Personal information
- Full name: Jamie Lawson
- Born: 5 October 1971 (age 54)
- Original team: Wentworth
- Height: 168 cm (5 ft 6 in)
- Weight: 70 kg (154 lb)
- Position: Rover

Playing career^{1}
- Years: Club / Games (Goals)
- 1991–1994: Sydney Swans / 61 (29)
- ^{1} Playing statistics correct to the end of 1994.

= Jamie Lawson (Australian footballer) =

Australian rules footballer

Jamie Lawson (born 5 October 1971) is a former Australian rules footballer who played with the Sydney Swans in the Australian Football League (AFL) during the early 1990s.

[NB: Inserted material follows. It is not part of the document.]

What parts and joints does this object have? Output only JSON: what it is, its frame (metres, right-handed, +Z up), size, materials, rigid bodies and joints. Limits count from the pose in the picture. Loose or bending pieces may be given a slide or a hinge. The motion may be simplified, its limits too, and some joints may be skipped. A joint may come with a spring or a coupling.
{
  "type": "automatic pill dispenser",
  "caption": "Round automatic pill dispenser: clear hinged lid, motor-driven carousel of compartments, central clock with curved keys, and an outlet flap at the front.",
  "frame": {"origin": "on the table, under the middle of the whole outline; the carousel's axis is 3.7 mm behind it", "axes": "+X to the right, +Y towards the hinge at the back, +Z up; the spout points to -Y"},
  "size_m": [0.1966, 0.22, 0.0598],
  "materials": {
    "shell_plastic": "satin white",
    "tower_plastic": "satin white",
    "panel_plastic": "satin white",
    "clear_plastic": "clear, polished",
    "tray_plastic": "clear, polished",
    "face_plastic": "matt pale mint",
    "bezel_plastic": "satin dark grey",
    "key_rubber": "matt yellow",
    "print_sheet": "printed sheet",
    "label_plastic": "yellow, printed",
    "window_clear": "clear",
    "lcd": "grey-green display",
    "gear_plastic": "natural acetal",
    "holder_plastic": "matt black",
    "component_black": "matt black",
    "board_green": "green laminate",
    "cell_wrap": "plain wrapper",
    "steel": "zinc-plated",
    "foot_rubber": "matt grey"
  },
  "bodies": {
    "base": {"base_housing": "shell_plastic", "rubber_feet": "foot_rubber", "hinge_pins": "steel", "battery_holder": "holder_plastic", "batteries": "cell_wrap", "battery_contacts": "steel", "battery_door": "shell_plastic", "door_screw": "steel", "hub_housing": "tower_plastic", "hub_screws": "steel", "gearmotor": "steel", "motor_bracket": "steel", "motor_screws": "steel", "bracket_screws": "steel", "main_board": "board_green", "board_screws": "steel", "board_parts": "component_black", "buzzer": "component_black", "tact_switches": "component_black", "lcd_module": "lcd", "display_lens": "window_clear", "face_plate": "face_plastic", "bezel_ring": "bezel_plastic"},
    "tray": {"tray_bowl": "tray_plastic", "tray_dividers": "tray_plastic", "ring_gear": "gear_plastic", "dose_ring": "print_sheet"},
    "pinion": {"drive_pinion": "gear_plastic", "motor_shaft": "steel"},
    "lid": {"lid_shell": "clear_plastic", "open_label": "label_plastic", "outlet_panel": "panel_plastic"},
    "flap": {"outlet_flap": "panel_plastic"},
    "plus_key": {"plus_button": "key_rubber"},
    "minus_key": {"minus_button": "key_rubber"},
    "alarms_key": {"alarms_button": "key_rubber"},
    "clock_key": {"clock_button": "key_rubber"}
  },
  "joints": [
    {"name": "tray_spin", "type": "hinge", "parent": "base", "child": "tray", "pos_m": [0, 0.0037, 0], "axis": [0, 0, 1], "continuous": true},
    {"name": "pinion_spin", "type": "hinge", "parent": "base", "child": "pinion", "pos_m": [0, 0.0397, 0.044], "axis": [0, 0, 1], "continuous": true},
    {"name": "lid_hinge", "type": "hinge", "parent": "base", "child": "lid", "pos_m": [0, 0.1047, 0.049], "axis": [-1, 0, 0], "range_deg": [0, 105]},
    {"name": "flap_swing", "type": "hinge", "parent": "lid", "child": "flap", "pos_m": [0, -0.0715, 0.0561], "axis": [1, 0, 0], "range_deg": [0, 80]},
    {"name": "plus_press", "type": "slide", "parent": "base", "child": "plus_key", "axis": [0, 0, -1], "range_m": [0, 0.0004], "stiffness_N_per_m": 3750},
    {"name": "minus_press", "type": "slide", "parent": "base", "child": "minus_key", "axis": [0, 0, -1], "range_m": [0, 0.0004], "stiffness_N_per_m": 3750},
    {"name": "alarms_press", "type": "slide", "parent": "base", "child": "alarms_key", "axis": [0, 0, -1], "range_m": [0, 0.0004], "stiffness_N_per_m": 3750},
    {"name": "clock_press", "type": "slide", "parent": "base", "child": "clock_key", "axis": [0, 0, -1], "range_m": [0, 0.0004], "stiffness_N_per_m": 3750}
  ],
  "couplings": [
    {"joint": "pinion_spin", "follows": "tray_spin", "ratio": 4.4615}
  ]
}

Lawson, a rover, was recruited from the Sunraysia Football League. An Indigenous Australian, he arrived in what was a bad time for Sydney, with the club finishing with the wooden spoon in three of his four seasons. He had a career high 30 disposals and two goals against fellow cellar dwellers Brisbane at the SCG in 1992.

Aged only 22, his career came to an end late in the 1994 AFL season when he broke his leg at the Melbourne Cricket Ground, playing against Richmond. His fractured tibia led to compartment syndrome and he was forced to retire. He had been in good form prior to the injury, polling Brownlow Medal votes in his previous two games.